# Low Techplanted Tank Without Co2



## SandNukka15 (Nov 16, 2010)

how mch light do you guys think i would need with a 125 gallon low tech planted tank with no co2 ......and i have play sand would this be ok to put over the fertilizer ....and are there any plants that would do fine in the sand without fertilizer


----------



## BuckeyeGuy777 (Oct 30, 2010)

other people have had better luck but everything that i planted in sand started to die even with fert....


----------



## Alexraptor (Jan 30, 2003)

I'm no expert, but i do know it all depends on the plant.
Java Ferns are almost indestructible and can thrive in very low light conditions, and said plant should also do just fine without ferts.
Another good and near-indestructible plant is Anubias.


----------



## JoeDizzleMPLS (Nov 5, 2007)

With low light and a sand substrate, you could have crypts, java fern, anubias, dwarf sag, swords, some species of hygro, some moss -- just about any low light plant would work, although root tabs would help, especially with the swords and crypts.


----------



## SandNukka15 (Nov 16, 2010)

JoeDizzleMPLS said:


> With low light and a sand substrate, you could have crypts, java fern, anubias, dwarf sag, swords, some species of hygro, some moss -- just about any low light plant would work, although root tabs would help, especially with the swords and crypts.

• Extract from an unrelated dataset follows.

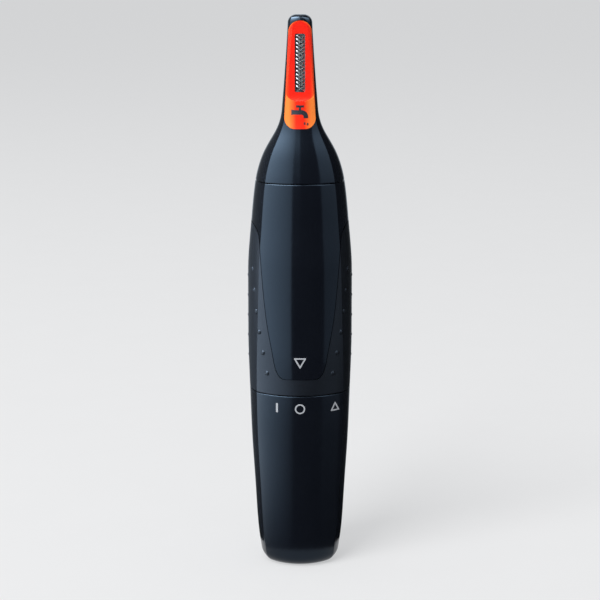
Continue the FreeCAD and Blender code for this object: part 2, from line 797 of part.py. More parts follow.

are u refering to play sand substrate with a fertilizer for these plants or withou?t.....bc my tank is already set up with playsand and cycling i would hate to add fetilizer now if i didnt have to. i would add root tabs tho?


----------



## JoeDizzleMPLS (Nov 5, 2007)

You could just add root tabs -- no sense in tearing things apart to add MTS or something for a low light setup.


----------



## SandNukka15 (Nov 16, 2010)

thanks for the help


----------



## JoeDizzleMPLS (Nov 5, 2007)

Be sure to post pics


----------



## CLUSTER ONE (Aug 2, 2006)

I have a single 4ft t12 over my 125g (4ft planted) and my crypts, javafern... are fine. i used to have t5 but the bulbs were going so i just added this fixture instead to give it a try sicne i had it extra and its been working fine so for some plants you dont need much at all. Id you want a low light setup something like a double tube t8 would be fine. You could probably find 2x3ft shop fixturaes at hopedepot for cheap.


----------